===== Records for this task

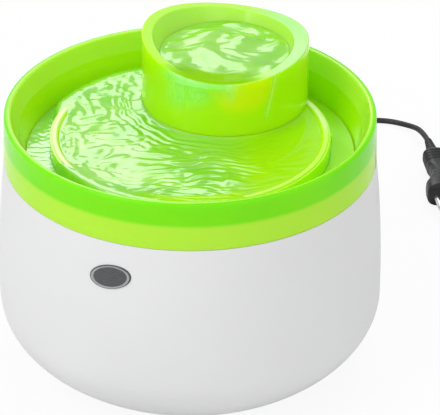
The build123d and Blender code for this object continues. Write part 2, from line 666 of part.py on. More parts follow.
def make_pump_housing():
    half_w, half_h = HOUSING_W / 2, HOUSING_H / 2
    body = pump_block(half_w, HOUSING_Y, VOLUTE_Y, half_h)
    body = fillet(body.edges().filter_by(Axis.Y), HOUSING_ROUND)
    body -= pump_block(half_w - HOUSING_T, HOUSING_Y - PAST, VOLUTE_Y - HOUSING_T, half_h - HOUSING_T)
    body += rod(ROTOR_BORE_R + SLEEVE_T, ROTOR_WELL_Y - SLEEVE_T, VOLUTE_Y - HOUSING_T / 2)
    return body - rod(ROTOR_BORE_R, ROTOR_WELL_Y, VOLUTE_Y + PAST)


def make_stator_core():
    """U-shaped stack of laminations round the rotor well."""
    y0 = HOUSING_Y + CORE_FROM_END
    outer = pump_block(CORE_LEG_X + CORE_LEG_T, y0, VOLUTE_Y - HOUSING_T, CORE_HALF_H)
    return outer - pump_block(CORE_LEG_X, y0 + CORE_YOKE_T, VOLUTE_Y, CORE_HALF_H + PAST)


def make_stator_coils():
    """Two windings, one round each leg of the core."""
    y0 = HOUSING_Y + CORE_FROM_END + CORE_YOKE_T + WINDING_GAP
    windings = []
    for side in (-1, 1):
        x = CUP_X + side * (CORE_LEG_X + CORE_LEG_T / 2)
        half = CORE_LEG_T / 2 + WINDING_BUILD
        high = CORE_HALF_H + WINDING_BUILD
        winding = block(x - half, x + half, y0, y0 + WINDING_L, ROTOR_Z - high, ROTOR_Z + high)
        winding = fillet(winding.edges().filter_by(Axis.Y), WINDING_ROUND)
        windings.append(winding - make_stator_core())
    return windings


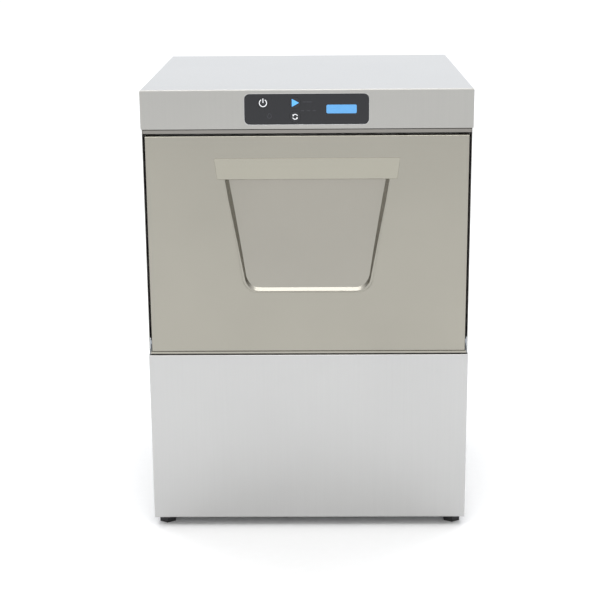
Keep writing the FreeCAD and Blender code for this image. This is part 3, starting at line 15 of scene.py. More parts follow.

==========

Using the material above, quote the first line and each line after it, stopping at and including the line that holds "return outer - pump_block(CORE_LEG_X, y0".

Output for this exercise:
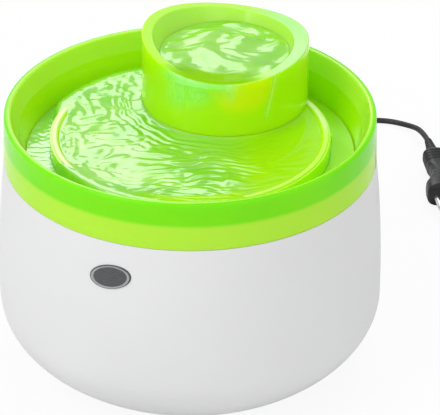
The build123d and Blender code for this object continues. Write part 2, from line 666 of part.py on. More parts follow.
def make_pump_housing():
    half_w, half_h = HOUSING_W / 2, HOUSING_H / 2
    body = pump_block(half_w, HOUSING_Y, VOLUTE_Y, half_h)
    body = fillet(body.edges().filter_by(Axis.Y), HOUSING_ROUND)
    body -= pump_block(half_w - HOUSING_T, HOUSING_Y - PAST, VOLUTE_Y - HOUSING_T, half_h - HOUSING_T)
    body += rod(ROTOR_BORE_R + SLEEVE_T, ROTOR_WELL_Y - SLEEVE_T, VOLUTE_Y - HOUSING_T / 2)
    return body - rod(ROTOR_BORE_R, ROTOR_WELL_Y, VOLUTE_Y + PAST)


def make_stator_core():
    """U-shaped stack of laminations round the rotor well."""
    y0 = HOUSING_Y + CORE_FROM_END
    outer = pump_block(CORE_LEG_X + CORE_LEG_T, y0, VOLUTE_Y - HOUSING_T, CORE_HALF_H)
    return outer - pump_block(CORE_LEG_X, y0 + CORE_YOKE_T, VOLUTE_Y, CORE_HALF_H + PAST)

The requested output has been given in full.